The mathematics of ageing has fundamentally changed.
If a citizen remains healthy, productive, intellectually capable, and economically active well into their sixties and seventies, does it make sense for society to continue applying retirement models developed for a different century?
The question is not whether people should work forever.
The question is whether modern longevity requires a modern definition of work, retirement, and ageing.
A Progressive Retirement Framework
One possible solution is a gradual and predictable increase in retirement age.
Rather than imposing abrupt reforms, governments could consider raising the retirement age by two years every three years, allowing institutions, employers, and citizens sufficient time to adapt.
Such a framework would provide several strategic advantages:
Preserving Workforce Strength
A shrinking younger population can be partially offset by retaining experienced professionals for longer periods. This would help sustain productivity and institutional knowledge.
Strengthening Fiscal Sustainability
Longer working lives generate additional tax revenues while reducing immediate pressure on pension systems and social welfare budgets.
Harnessing Human Capital
Senior professionals possess decades of accumulated expertise, judgment, and leadership capacity. Premature retirement often results in the loss of invaluable intellectual capital.
Supporting Economic Growth
As populations age, maintaining labor-force participation becomes increasingly critical to sustaining GDP growth and national competitiveness.
Rethinking the Definition of “Senior Citizen”
Perhaps an equally important conversation concerns the age at which society defines someone as a senior citizen.
The label itself carries implications for employment, benefits, taxation, healthcare, and social perception.
If average life expectancy continues to rise, should the threshold for senior citizenship remain fixed?
A person aged 60 today often bears little resemblance—in health, mobility, education, and productivity—to a 60-year-old several generations ago.
Chronological age and functional age are no longer synonymous.
Public policy must evolve to reflect that reality.
The Counterargument: Protecting Opportunities for Youth
Critics rightly argue that extending working lives could restrict opportunities for younger generations.
This concern deserves serious consideration.
However, economic growth is not a fixed pie. Expanding economies create new sectors, industries, technologies, and employment opportunities. The objective should not be to choose between youth and experience but to create systems where both can thrive simultaneously.
A healthy economy requires intergenerational collaboration, not intergenerational competition.
The challenge is therefore not merely extending careers but ensuring continuous job creation, skills development, entrepreneurship, and innovation.
The Age of Active Ageing
The twenty-first century is witnessing the emergence of a new social reality: active ageing.

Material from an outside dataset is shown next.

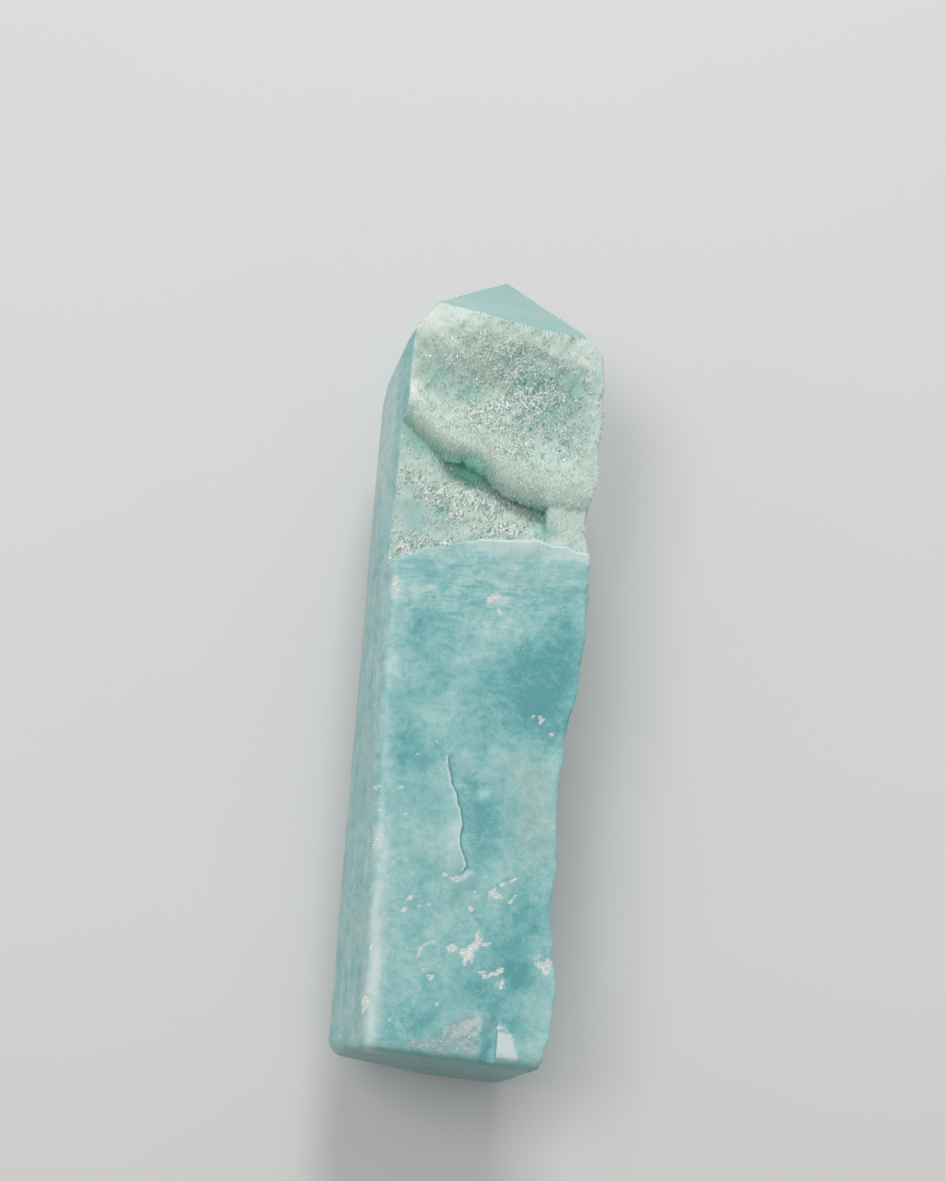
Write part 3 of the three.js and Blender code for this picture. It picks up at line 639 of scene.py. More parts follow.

Many individuals in their sixties and seventies are healthier, more educated, and more economically capable than any previous generation. They are not passive dependents but active contributors to society.

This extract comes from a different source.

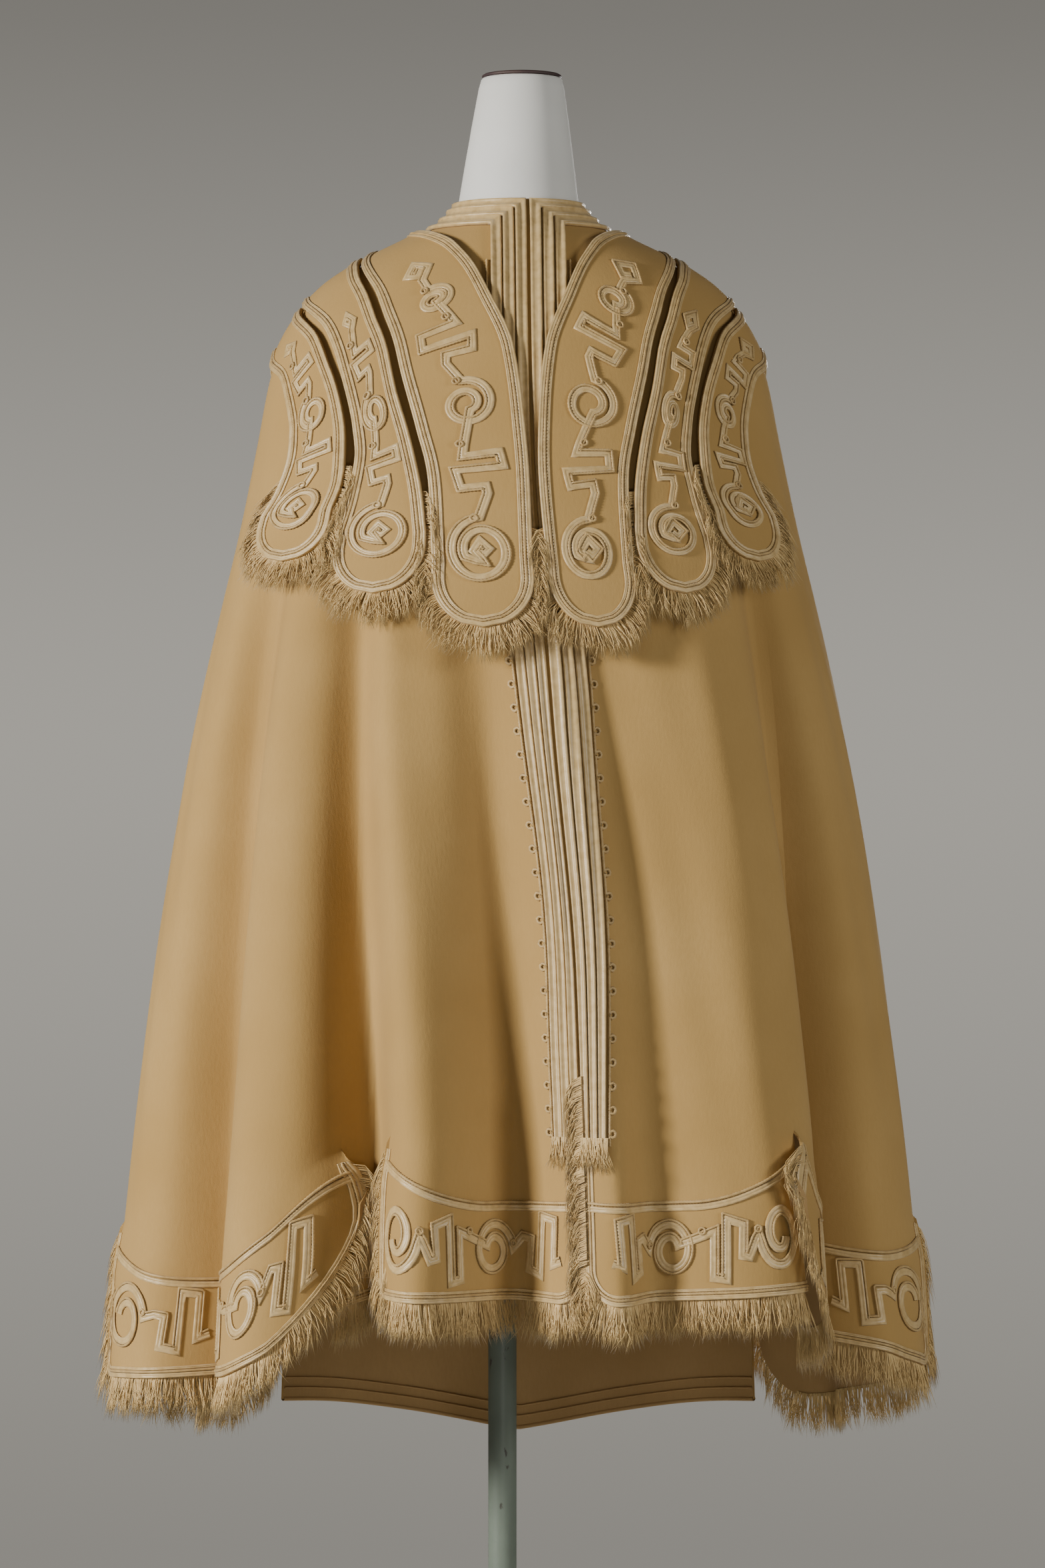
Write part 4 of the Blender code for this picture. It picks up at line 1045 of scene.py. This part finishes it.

The future may therefore require a shift from the traditional life model of:
Education → Employment → Retirement
toward a more dynamic model of:
Education → Employment → Reinvention → Flexible Work → Active Longevity
Such a transformation would not merely benefit governments and economies; it would empower individuals to remain engaged, purposeful, and productive for longer periods.
Conclusion
India stands at the threshold of a demographic inflection point.

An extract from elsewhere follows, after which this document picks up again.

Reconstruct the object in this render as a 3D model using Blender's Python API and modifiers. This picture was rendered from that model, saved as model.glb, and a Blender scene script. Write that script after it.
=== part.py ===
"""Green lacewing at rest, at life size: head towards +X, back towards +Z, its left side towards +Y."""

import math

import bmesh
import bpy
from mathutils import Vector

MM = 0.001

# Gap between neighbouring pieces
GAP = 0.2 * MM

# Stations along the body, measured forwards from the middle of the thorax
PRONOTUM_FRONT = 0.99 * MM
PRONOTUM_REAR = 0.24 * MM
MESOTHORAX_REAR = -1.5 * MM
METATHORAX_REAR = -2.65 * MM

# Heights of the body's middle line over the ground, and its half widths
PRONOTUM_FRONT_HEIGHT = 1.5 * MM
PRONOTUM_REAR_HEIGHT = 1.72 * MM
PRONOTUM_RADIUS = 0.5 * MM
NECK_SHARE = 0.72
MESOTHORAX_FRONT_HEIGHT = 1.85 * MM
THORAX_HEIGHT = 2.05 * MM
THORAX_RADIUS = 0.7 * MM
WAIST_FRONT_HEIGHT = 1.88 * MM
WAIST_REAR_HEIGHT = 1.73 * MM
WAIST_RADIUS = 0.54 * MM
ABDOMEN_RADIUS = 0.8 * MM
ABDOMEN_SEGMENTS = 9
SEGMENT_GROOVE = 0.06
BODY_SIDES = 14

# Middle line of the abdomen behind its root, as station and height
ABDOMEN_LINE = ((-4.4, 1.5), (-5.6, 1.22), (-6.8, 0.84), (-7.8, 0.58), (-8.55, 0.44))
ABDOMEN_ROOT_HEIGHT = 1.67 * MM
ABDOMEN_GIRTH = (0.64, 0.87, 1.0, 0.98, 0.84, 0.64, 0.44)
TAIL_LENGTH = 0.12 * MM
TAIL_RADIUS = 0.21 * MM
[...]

The decline in fertility rates and the rise in life expectancy are not temporary trends; they are structural forces that will shape the nation for decades to come.
The debate is therefore not about retirement alone. It is about how societies adapt to longevity, how economies sustain prosperity amid demographic change, and how nations redefine the relationship between age and productivity.
The greatest challenge of the twenty-first century may not be population growth.
It may be population maturity.
The countries that recognize this shift early—and design policies accordingly—will possess a decisive advantage in the decades ahead.
The future belongs not merely to young nations, but to nations that learn how to harness the full potential of every generation.